Push and Pull versus Credit and Debit

But it’s actually more common to hear the terms credit and debit used in the context of ACH, rather than push and pull. The concepts are somewhat similar, in that these terms relate to who is sending the money.

A debit involves pulling money out of an account, and a credit involves putting money into it. A common example of a debit ACH payment includes monthly subscription fees. And a common example of an ACH credit includes payroll direct deposit.

That said, you might describe ACH credits as a push payment, and ACH debits as a pull payment. But again, credit and debit are more common terms in the parlance of the Automated Clearing House Network.

Will Pull Payments Replace Push Payments?

Pull payments may indeed replace push payments in certain consumer-facing market sectors because of automated store models. Amazon, the internet commerce behemoth, has been experimenting with this model since 2018.

Amazon Go Stores allow customers to shop and exit the store with whatever they’d like. Sensors pick up on the items they are removing and charge their account accordingly. Unlike the traditional model of buying stuff for centuries, there is no transaction to end the shopping experience. And no small talk either.

Amazon charges customers for the item with a card they have on file, in what is essentially a pull payment. There is no traditional push of funds from the customer to the merchant. Just the lonely sound of silence in a cashier-less world. Amazon has rolled out 15 such stores in London and about three dozen others across Seattle, Chicago, San Francisco, and New York.
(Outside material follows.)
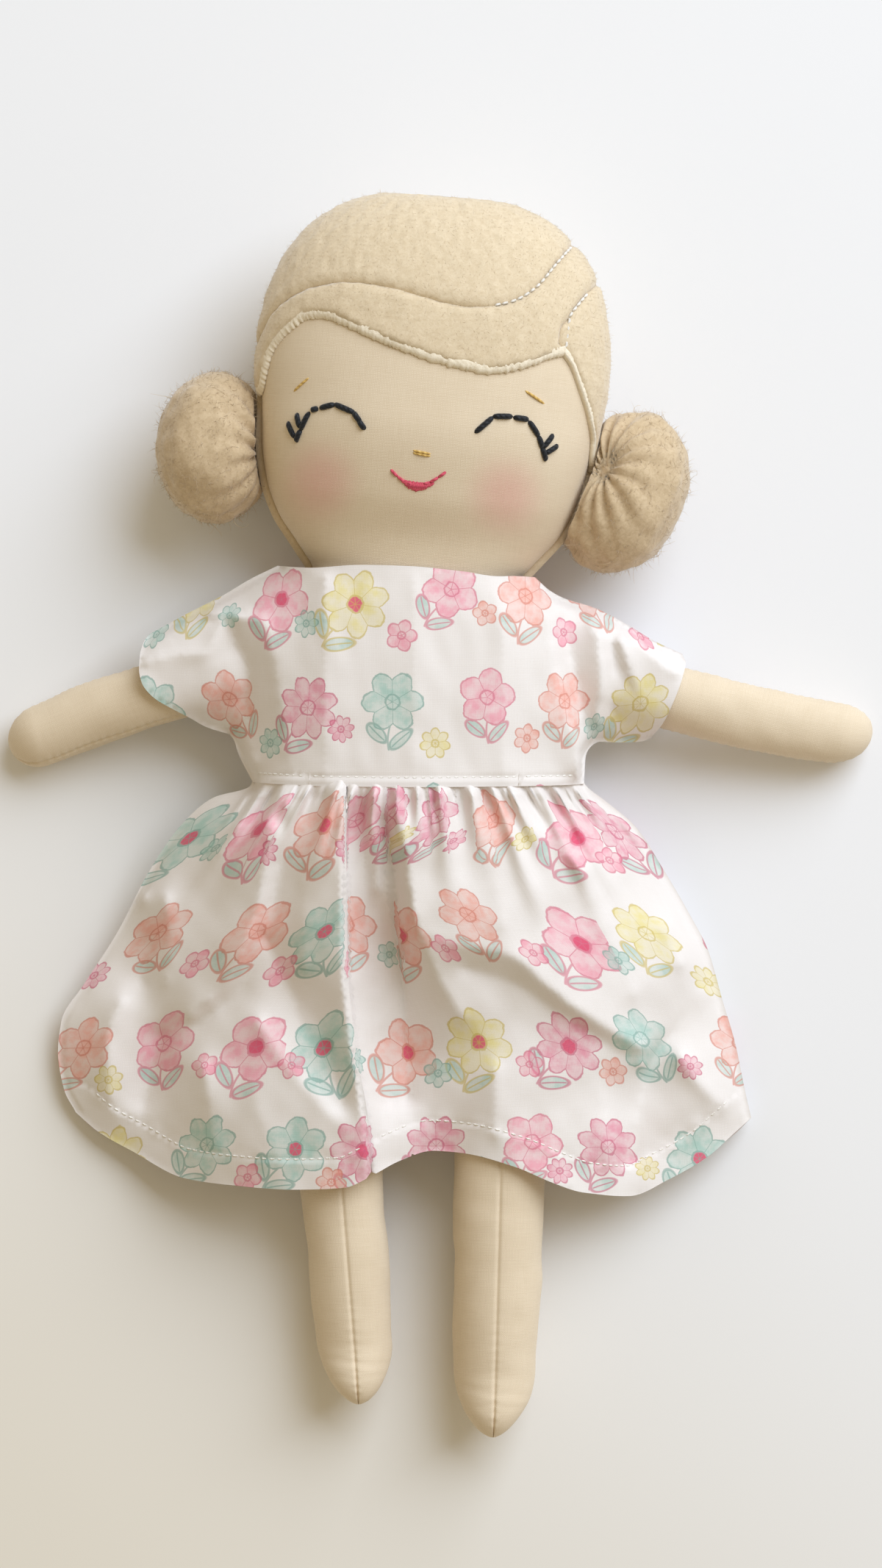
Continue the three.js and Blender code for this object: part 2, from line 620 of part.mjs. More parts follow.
function buildBodice() {
  const outer = bodiceSpace(0);
  const inner = bodiceSpace(COTTON);
  const cutSpan = [GAP / 2, BODICE_LENGTH];
  const shell = outer.subtract(inner).intersect(box({ y: cutSpan }));
  for (const { name, side } of SIDES) {
    const region = sleeveRegion(side, -GAP / 2);
    addPiece(`${name}_sleeve`, shell.intersect(region), dressCotton);
  }
  const body = shell.subtract(sleeveRegion(-1, GAP / 2)).subtract(sleeveRegion(1, GAP / 2));
  addPiece("bodice_front", body.intersect(above(TORSO_Z)), dressCotton);

  // The back closes with an overlap: the left side lies outside, then the two tapes, then the right side
  const edge = CLOSURE_OVERLAP / 2;
  const step = edge + GAP;
  const back = body.intersect(below(TORSO_Z));
  addPiece("bodice_back_left", back.intersect(box({ x: [-OVERRUN, edge] })), dressCotton);
  const loopInset = COTTON + GAP;
  const hookInset = loopInset + TAPE + GAP;
  const flapInset = hookInset + TAPE + GAP;
  const right = outer.subtract(bodiceSpace(flapInset + COTTON))
    .subtract(bodiceSpace(COTTON).intersect(box({ x: [step + COTTON, OVERRUN] })))
    .subtract(box({ x: [-OVERRUN, step] }).subtract(bodiceSpace(flapInset)))
    .intersect(box({ x: [-edge, OVERRUN], y: cutSpan }))
    .subtract(sleeveRegion(1, GAP / 2))
    .intersect(below(TORSO_Z));
  addPiece("bodice_back_right", right, dressCotton);
  const strip = (inset, thickness) => bodiceSpace(inset).subtract(bodiceSpace(inset + thickness))
    .intersect(below(TORSO_Z));
  const onTape = box({ x: [-TAPE_WIDTH / 2, TAPE_WIDTH / 2], y: [TAPE_END, BODICE_LENGTH - TAPE_END] });
  addPiece("closure_loop_tape", strip(loopInset, TAPE).intersect(onTape), closureTape);
  addPiece("closure_hook_tape", strip(hookInset, TAPE).intersect(onTape), closureTape);
}

// Skirt: it springs out from the waist, and its hem drops in two lobes
const skirtSideShares = [
  [0, 0.46], [0.04, 0.55], [0.13, 0.66], [0.27, 0.745], [0.44, 0.835], [0.6, 0.91], [0.74, 0.965], [0.87, 1],
  [1, 1],
];
const hemDropShares = [
  [-1, 0.78], [-0.9, 0.87], [-0.7, 0.94], [-0.4, 0.975], [-0.2, 0.965], [0.05, 0.883], [0.2, 0.9],
  [0.4, 0.965], [0.6, 1], [0.75, 0.955], [0.9, 0.86], [1, 0.79],
];
// How high the front drapes, in shares of the bodice's depth: a row for each share of its length
const drapeAcrossShares = [
  -1, -0.93, -0.85, -0.76, -0.66, -0.56, -0.46, -0.37, -0.29, -0.22, -0.16, -0.1, -0.03, 0.06, 0.16, 0.28,
  0.4, 0.53, 0.66, 0.79, 0.9, 1,
];
const drapeRiseShares = [
  [0.11, [
    0.3, 0.03, 0.1, 0.29, 0.4, 0.46, 0.47, 0.5, 0.49, 0.43, 0.46, 0.47, 0.53, 0.5, 0.48, 0.48, 0.47, 0.44,
    0.34, 0.19, 0.03, 0.3,
  ]],
  [0.22, [
    0.3, 0.03, 0.09, 0.26, 0.39, 0.45, 0.44, 0.5, 0.54, 0.42, 0.44, 0.45, 0.53, 0.52, 0.51, 0.51, 0.49, 0.45,
    0.38, 0.21, 0.03, 0.3,
  ]],
  [0.33, [
    0.3, 0.03, 0.2, 0.26, 0.37, 0.44, 0.41, 0.49, 0.54, 0.43, 0.35, 0.35, 0.51, 0.58, 0.58, 0.57, 0.53, 0.46,
    0.39, 0.24, 0.03, 0.3,
  ]],
  [0.44, [
    0.3, 0.03, 0.12, 0.28, 0.37, 0.4, 0.34, 0.46, 0.53, 0.52, 0.38, 0.33, 0.36, 0.58, 0.6, 0.59, 0.59, 0.52,
    0.43, 0.3, 0.15, 0.3,
  ]],
  [0.56, [
    0.3, 0.03, 0.07, 0.24, 0.36, 0.32, 0.4, 0.4, 0.47, 0.57, 0.43, 0.38, 0.33, 0.48, 0.51, 0.49, 0.48, 0.51,
    0.45, 0.28, 0.11, 0.3,
  ]],
  [0.67, [
    0.3, 0.2, 0.19, 0.17, 0.29, 0.41, 0.5, 0.52, 0.47, 0.54, 0.5, 0.41, 0.34, 0.43, 0.49, 0.5, 0.48, 0.43,
    0.37, 0.18, 0.05, 0.3,
  ]],
  [0.78, [
    0.3, 0.18, 0.23, 0.07, 0.32, 0.49, 0.53, 0.55, 0.57, 0.53, 0.59, 0.46, 0.37, 0.43, 0.5, 0.55, 0.5, 0.42,
    0.21, 0.25, 0.15, 0.3,
  ]],
  [0.89, [
    0.3, 0.05, 0.15, 0.14, 0.27, 0.43, 0.51, 0.55, 0.56, 0.58, 0.6, 0.5, 0.44, 0.44, 0.5, 0.55, 0.51, 0.44,
    0.25, 0.2, 0.24, 0.3,
  ]],
  [1, [
    0.3, 0.03, 0.04, 0.11, 0.26, 0.35, 0.43, 0.51, 0.54, 0.56, 0.56, 0.5, 0.43, 0.4, 0.49, 0.55, 0.54, 0.4,
    0.26, 0.18, 0.11, 0.3,
  ]],
];
const skirtRoundPowers = { front: 2.2, back: 5 };
const skirtColumns = 48;
const skirtRows = 9;
const waistRiseShare = 0.5;

/** The height of a form's top at a place, or zero beside the form. */
function topOf(form, x, y) {
  const [root, end] = [form.centre(0), form.centre(1)];
  const share = (y - root.y) / (end.y - root.y);
  if (share <= 0 || share >= 1) {
    return 0;
  }
  const middle = form.centre(share);
  const across = Math.abs(x - middle.x) / form.halfWidth(share);
  return across < 1 ? middle.z + form.halfDepth(share) * (1 - across ** form.power) ** (1 / form.power) : 0;
}

/** The lowest that the front can lie at a place: clear of the torso and the legs under it. */
function bodyTop(x, y) {
  const forms = [torsoForm, ...pair(LEFT_LEG, RIGHT_LEG).map(legForm)];
  return Math.max(...forms.map((form) => topOf(form, x, y)));
}

function skirtPoint(columnShare, rowShare, front) {
  const angle = Math.PI * (columnShare - 0.5);
  const across = Math.sin(angle);
  const spread = (across < 0 ? SKIRT_LEFT : SKIRT_RIGHT) * along(skirtSideShares, rowShare);
  const settle = ease(rowShare);
  const edge = WAIST_WIDTH / 2 / spread;
  const reach = THREE.MathUtils.lerp(edge, 1, Math.min(1, rowShare * skirtRows));
  const power = THREE.MathUtils.lerp(bodiceRound, skirtRoundPowers[front ? "front" : "back"], settle);
  const arch = (1 - Math.abs(across) ** power) ** (1 / power);
  const sideZ = THREE.MathUtils.lerp(TORSO_Z, SKIRT_SIDE_REST, settle);
  const x = across * spread * reach;
  const y = -GAP / 2 - SKIRT_LENGTH * along(hemDropShares, across) * rowShare;
  if (!front) {
    const low = Math.max(0, sideZ - (sideZ + FLAT) * arch - GAP / 2);
    return new THREE.Vector3(x, y, low);
  }
  const rise = along(drapeRiseShares.map(([row, shares]) => {
    return [row, along(shares.map((share, k) => [drapeAcrossShares[k], share]), across)];
  }), rowShare);
  const draped = bodiceDepth * THREE.MathUtils.lerp(waistRiseShare, rise, ease(rowShare * skirtRows)) * arch;
  const clear = rowShare > 0 ? bodyTop(x, y) + SKIRT_CLEARANCE : 0;
  const z = Math.max(sideZ + GAP / 2 + draped, clear);
  return new THREE.Vector3(x, y, z);
}

function buildSkirt() {
  const front = sheet((u, v) => skirtPoint(u, v, true), skirtColumns, skirtRows, COTTON);
  const back = sheet((u, v) => skirtPoint(1 - u, v, false), skirtColumns / 3, skirtRows, COTTON);
  addPiece("skirt_front", front, dressCotton);
  addPiece("skirt_back", back, dressCotton);
}

/** A point on the face, lifted off the cloth. The shares are of half the head's width and of its height. */
function onFace([u, v], lift) {
  const across = Math.abs(u) * HEAD_WIDTH / 2 / headHalfWidth(v);
  const rise = headHalfDepth(v) * (1 - across ** headRound) ** (1 / headRound);
  return new THREE.Vector3(u * HEAD_WIDTH / 2, v * HEAD_HEIGHT, headMiddleZ(v) + rise + lift)
    .applyMatrix4(headPlace);
}

/** A stitched line of thread laid on the face. */
function stitch(shares, thickness = THREAD) {
  const points = shares.map((place) => onFace(place, GAP + thickness / 2));
  const path = points.length > 2 ? new THREE.CatmullRomCurve3(points) : new THREE.LineCurve3(...points);
  const section = new THREE.Shape(steps(5).map((step) => {
    const angle = 2 * Math.PI * step * 5 / 6;
    return new THREE.Vector2(thickness / 2 * Math.cos(angle), thickness / 2 * Math.sin(angle));
  }));
  const count = points.length > 2 ? 3 * points.length : 1;
  return solid(new THREE.ExtrudeGeometry(section, { steps: count, extrudePath: path }));
}

const eyeShares = {
  left: [[-0.733, 0.317], [-0.701, 0.367], [-0.655, 0.403], [-0.526, 0.424], [-0.416, 0.411], [-0.346, 0.37]],
  right: [[0.275, 0.383], [0.35, 0.427], [0.472, 0.434], [0.565, 0.426], [0.623, 0.38], [0.674, 0.326]],
};
const lashShares = {
  left: [[[-0.715, 0.343], [-0.765, 0.375]], [[-0.685, 0.385], [-0.7, 0.415]]],
  right: [[[0.64, 0.36], [0.715, 0.39]], [[0.665, 0.335], [0.745, 0.355]]],
};
const browShares = { left: [[-0.762, 0.449], [-0.687, 0.487]], right: [[0.534, 0.502], [0.639, 0.473]] };
const noseShares = [[-0.064, 0.318], [0.028, 0.314]];
const mouthShares = [[-0.182, 0.266], [-0.098, 0.237], [-0.025, 0.226], [0.042, 0.241], [0.126, 0.273]];

function buildEmbroidery() {
  for (const name of ["left", "right"]) {
    let eye = stitch(eyeShares[name]);
    for (const lash of lashShares[name]) {
      eye = eye.add(stitch(lash));
    }
    addPiece(`${name}_eye`, eye, blackThread);
    addPiece(`${name}_brow`, stitch(browShares[name]), goldThread);
  }
  addPiece("nose", stitch(noseShares), goldThread);
  const lip = new THREE.SphereGeometry(1, 10, 6);
  lip.scale(LIP_WIDTH / 2, LIP_HEIGHT / 2, LIP_THICKNESS / 2);
  const place = onFace(mouthShares[2], GAP + LIP_THICKNESS / 2);
  lip.translate(place.x, place.y, place.z);
  const mouth = stitch(mouthShares).add(solid(lip)).subtract(loft(headForm, -GAP));
  addPiece("mouth", mouth, roseThread);
}

buildHead();
buildHair();
buildBuns();
buildTorso();
buildArms();
buildLegs();
buildBodice();
buildSkirt();
buildEmbroidery();

const bounds = new THREE.Box3().setFromObject(doll);
const middle = bounds.getCenter(new THREE.Vector3());
doll.position.set(-middle.x, -middle.y, -bounds.min.z);
doll.updateMatrixWorld(true);

export default doll;
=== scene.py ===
import json
import logging
import math
from dataclasses import dataclass, field
from enum import Enum
from typing import Callable, Sequence

import bmesh
import bpy
import numpy as np
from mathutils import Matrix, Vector
from mathutils.geometry import delaunay_2d_cdt


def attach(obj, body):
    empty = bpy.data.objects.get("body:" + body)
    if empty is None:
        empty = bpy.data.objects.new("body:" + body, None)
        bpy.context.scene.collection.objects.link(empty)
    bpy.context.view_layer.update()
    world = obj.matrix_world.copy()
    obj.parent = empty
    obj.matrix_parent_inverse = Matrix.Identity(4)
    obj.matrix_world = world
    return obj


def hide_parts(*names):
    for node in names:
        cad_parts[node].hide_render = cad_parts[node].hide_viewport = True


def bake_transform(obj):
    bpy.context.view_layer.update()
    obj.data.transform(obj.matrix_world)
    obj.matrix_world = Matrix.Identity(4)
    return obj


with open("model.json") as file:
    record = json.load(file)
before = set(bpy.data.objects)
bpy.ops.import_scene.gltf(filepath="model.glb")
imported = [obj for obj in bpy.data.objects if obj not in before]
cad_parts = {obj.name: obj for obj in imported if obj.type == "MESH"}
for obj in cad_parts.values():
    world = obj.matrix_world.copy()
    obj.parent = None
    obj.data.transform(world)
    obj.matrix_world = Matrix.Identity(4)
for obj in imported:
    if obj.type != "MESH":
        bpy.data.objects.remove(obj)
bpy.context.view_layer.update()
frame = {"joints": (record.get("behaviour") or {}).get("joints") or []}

Array = np.ndarray
Pair = tuple[float, float]
Rgb = tuple[float, float, float]
Stroke = tuple[float, float, float, float]
Socket = bpy.types.NodeSocket
Piece = bpy.types.Object
Material = bpy.types.Material

MM = 0.001
FAR = 1e9
FLOOR_GAP = 0.05
BEND_Z = 24.0
HIP_MIDDLE = (0.0, -45.25, 23.8)
log = logging.getLogger("cloth_doll")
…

It will be interesting to see how cashier-less stores jive with districts that have cashless bail and that have decriminalized shoplifting under $950. Perhaps this is where drones and robot dogs come into the picture.

In any case, pull payments may have the potential to disrupt a face-to-face consumer payment landscape that is entirely made up of push payments—that is, customer-initiated. Ironically, these advances in technology may bring the retail landscape back to those original days of shopping with a tab.